Challenge: Quote verbatim the span of lines that begins the listing below and closes with the line containing "return Vector((math.sin(heading), 0, math.cos(heading)))".

Supplied information:
%%

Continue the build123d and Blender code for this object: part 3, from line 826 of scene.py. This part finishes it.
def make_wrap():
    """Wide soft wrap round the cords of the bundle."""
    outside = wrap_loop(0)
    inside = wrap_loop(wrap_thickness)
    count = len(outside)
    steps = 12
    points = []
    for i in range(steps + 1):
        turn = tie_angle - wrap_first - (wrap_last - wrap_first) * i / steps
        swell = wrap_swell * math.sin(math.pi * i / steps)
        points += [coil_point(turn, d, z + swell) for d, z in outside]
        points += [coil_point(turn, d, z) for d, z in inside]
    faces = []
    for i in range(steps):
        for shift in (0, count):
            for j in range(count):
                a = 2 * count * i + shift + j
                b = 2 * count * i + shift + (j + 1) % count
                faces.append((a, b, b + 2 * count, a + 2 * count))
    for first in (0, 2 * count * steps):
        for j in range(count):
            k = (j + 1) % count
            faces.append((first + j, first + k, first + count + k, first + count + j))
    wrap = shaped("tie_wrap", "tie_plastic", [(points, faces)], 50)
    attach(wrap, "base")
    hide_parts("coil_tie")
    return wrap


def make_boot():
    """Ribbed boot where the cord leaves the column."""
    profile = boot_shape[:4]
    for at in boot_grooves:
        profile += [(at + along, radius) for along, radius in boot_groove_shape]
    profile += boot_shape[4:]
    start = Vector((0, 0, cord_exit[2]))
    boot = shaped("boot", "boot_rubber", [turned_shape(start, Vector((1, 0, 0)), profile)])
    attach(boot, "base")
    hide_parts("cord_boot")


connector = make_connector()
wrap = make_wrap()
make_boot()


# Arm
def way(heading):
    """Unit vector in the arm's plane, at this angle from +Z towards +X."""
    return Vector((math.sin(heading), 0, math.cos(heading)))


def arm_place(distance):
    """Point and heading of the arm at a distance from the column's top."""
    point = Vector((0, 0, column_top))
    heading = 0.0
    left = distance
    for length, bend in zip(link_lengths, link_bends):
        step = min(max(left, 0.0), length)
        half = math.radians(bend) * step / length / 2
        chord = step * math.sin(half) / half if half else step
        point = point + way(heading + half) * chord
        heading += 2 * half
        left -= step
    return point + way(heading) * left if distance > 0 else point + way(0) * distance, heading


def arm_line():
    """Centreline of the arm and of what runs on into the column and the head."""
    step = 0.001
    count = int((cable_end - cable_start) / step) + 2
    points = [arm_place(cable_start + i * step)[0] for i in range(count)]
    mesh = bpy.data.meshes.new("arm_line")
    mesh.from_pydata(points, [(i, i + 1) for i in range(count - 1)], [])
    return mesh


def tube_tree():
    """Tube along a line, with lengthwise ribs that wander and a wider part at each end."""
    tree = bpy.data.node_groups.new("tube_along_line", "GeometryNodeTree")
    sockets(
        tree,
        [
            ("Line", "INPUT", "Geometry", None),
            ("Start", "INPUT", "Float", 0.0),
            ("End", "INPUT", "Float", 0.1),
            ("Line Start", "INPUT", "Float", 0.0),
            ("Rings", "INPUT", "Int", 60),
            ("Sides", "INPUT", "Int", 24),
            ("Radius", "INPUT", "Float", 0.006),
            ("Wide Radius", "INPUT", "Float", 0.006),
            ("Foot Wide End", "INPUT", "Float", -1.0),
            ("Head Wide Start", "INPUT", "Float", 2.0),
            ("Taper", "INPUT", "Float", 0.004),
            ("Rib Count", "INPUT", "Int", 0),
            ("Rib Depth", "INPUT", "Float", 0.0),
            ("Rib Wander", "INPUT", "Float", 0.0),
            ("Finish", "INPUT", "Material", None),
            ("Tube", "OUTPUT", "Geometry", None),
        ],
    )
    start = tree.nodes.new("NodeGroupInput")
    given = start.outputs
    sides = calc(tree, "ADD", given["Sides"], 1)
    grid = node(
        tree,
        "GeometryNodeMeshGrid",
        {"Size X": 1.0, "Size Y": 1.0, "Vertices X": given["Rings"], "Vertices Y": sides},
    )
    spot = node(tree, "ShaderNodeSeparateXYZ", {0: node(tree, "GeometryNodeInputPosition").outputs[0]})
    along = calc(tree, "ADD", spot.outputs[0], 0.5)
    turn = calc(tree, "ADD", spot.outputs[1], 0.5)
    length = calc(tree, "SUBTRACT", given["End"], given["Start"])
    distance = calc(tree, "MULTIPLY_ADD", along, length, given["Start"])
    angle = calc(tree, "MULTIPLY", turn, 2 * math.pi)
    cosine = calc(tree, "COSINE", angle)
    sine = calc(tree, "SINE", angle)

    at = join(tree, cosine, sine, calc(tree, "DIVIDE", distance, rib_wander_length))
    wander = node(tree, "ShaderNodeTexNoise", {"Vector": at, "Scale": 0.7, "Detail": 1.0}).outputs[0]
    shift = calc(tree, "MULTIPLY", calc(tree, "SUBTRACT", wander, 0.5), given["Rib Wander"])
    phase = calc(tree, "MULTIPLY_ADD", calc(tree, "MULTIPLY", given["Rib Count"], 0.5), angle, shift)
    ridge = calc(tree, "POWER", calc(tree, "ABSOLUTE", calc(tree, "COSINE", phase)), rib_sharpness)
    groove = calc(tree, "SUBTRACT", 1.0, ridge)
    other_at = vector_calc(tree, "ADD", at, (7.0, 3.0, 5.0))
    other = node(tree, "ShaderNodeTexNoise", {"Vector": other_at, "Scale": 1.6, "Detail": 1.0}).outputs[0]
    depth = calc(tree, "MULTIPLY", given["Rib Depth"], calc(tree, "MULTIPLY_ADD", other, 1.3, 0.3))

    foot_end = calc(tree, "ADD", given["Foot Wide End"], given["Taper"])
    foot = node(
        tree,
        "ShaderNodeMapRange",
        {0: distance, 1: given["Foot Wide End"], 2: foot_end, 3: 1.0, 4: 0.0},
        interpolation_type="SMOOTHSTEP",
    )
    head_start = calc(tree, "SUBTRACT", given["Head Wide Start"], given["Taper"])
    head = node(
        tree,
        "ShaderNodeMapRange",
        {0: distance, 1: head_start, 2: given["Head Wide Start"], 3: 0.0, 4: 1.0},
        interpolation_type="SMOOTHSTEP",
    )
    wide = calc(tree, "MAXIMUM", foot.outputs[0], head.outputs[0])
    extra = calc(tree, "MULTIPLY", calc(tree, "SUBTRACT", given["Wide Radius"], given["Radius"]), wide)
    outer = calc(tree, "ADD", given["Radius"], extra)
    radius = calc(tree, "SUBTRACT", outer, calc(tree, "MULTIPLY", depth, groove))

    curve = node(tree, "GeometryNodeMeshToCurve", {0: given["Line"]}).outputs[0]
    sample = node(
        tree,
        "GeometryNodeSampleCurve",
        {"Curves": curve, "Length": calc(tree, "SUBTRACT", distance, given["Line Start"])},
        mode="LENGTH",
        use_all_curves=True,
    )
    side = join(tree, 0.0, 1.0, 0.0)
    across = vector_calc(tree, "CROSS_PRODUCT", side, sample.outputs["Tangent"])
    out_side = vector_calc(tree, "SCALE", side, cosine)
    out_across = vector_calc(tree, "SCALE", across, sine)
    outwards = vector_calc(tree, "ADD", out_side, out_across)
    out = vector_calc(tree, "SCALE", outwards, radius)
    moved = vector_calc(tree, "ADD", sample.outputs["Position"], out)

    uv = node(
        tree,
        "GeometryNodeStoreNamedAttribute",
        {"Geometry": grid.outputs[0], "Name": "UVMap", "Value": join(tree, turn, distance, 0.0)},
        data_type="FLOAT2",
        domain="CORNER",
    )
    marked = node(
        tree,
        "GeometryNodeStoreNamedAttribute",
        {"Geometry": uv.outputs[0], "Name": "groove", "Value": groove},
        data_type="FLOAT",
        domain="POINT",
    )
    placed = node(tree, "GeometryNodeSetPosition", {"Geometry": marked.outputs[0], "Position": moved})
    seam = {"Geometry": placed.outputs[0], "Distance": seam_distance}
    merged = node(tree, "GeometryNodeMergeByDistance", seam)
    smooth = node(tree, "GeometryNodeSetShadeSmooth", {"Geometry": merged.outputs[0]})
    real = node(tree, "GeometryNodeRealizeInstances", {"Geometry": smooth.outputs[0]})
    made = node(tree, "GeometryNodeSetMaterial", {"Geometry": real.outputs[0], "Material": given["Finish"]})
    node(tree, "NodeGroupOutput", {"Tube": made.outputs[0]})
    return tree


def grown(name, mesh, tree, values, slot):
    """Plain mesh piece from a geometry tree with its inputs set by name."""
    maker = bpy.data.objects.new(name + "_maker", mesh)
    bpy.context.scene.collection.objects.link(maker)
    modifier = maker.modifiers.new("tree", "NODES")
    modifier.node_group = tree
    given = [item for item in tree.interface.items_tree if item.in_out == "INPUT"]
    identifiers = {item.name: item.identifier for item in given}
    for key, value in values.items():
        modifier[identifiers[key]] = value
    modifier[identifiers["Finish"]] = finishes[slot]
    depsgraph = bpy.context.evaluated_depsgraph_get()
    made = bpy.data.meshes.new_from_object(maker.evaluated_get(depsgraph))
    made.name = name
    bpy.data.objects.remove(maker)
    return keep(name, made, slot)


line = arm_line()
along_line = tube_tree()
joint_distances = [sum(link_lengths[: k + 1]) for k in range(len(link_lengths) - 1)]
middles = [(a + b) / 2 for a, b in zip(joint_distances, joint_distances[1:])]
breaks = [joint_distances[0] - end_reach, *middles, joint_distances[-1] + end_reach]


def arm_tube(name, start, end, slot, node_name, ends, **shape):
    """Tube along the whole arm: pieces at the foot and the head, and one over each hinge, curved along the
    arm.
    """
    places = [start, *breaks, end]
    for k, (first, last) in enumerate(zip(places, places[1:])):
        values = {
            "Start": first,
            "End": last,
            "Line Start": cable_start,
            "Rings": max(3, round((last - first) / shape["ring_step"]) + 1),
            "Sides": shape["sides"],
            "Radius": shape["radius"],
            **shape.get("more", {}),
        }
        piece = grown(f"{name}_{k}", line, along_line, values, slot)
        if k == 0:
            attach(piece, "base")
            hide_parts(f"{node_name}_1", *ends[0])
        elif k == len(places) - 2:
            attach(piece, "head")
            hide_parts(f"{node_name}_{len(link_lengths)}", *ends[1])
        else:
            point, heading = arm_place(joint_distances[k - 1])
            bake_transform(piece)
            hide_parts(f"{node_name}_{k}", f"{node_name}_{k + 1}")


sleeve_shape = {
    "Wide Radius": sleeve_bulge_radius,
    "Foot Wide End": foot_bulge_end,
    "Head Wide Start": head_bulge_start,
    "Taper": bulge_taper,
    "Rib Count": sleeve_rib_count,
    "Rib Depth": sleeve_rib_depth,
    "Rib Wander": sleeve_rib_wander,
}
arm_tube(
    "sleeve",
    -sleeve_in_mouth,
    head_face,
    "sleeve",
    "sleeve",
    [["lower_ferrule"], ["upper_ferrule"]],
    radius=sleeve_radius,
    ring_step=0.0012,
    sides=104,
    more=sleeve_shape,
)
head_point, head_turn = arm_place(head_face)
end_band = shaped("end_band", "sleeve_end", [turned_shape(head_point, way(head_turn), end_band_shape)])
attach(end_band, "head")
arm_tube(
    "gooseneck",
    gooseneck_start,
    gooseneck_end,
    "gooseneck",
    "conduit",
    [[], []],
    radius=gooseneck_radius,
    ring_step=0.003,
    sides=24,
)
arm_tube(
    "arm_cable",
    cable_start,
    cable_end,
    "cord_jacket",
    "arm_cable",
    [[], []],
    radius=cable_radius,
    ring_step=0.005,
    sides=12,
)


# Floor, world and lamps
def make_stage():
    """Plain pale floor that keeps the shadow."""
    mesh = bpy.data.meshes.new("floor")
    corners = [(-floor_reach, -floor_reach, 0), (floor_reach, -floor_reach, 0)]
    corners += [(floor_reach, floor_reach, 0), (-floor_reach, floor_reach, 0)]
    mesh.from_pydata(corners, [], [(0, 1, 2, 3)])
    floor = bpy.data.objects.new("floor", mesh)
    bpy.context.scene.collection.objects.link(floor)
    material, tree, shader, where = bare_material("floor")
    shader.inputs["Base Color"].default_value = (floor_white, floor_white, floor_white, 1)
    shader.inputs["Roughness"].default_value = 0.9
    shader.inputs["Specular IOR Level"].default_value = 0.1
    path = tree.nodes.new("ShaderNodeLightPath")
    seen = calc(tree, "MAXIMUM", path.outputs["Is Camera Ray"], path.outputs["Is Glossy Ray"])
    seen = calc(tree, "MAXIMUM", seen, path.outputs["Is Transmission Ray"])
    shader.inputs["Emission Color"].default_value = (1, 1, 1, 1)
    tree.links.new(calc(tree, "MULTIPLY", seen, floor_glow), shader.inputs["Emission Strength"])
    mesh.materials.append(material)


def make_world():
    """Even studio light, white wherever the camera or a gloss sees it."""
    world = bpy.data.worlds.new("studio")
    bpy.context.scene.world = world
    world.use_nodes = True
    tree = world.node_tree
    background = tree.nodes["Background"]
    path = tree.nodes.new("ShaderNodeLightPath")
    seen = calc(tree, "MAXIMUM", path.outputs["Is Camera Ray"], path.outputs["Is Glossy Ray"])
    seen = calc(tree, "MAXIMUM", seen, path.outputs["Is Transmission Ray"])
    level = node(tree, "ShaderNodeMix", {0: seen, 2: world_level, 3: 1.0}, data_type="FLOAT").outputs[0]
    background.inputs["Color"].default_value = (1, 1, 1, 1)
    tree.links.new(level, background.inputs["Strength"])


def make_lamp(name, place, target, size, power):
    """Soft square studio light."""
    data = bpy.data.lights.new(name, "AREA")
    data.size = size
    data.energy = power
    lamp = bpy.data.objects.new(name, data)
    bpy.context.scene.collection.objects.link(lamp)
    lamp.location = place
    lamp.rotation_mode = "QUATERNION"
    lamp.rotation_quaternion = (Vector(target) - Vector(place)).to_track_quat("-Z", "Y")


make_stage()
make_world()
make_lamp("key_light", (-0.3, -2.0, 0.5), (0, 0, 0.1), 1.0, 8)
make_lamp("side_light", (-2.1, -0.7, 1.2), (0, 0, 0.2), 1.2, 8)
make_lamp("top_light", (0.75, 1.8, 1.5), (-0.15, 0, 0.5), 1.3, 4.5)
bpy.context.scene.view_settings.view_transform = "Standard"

%%

Response:
Continue the build123d and Blender code for this object: part 3, from line 826 of scene.py. This part finishes it.
def make_wrap():
    """Wide soft wrap round the cords of the bundle."""
    outside = wrap_loop(0)
    inside = wrap_loop(wrap_thickness)
    count = len(outside)
    steps = 12
    points = []
    for i in range(steps + 1):
        turn = tie_angle - wrap_first - (wrap_last - wrap_first) * i / steps
        swell = wrap_swell * math.sin(math.pi * i / steps)
        points += [coil_point(turn, d, z + swell) for d, z in outside]
        points += [coil_point(turn, d, z) for d, z in inside]
    faces = []
    for i in range(steps):
        for shift in (0, count):
            for j in range(count):
                a = 2 * count * i + shift + j
                b = 2 * count * i + shift + (j + 1) % count
                faces.append((a, b, b + 2 * count, a + 2 * count))
    for first in (0, 2 * count * steps):
        for j in range(count):
            k = (j + 1) % count
            faces.append((first + j, first + k, first + count + k, first + count + j))
    wrap = shaped("tie_wrap", "tie_plastic", [(points, faces)], 50)
    attach(wrap, "base")
    hide_parts("coil_tie")
    return wrap


def make_boot():
    """Ribbed boot where the cord leaves the column."""
    profile = boot_shape[:4]
    for at in boot_grooves:
        profile += [(at + along, radius) for along, radius in boot_groove_shape]
    profile += boot_shape[4:]
    start = Vector((0, 0, cord_exit[2]))
    boot = shaped("boot", "boot_rubber", [turned_shape(start, Vector((1, 0, 0)), profile)])
    attach(boot, "base")
    hide_parts("cord_boot")


connector = make_connector()
wrap = make_wrap()
make_boot()


# Arm
def way(heading):
    """Unit vector in the arm's plane, at this angle from +Z towards +X."""
    return Vector((math.sin(heading), 0, math.cos(heading)))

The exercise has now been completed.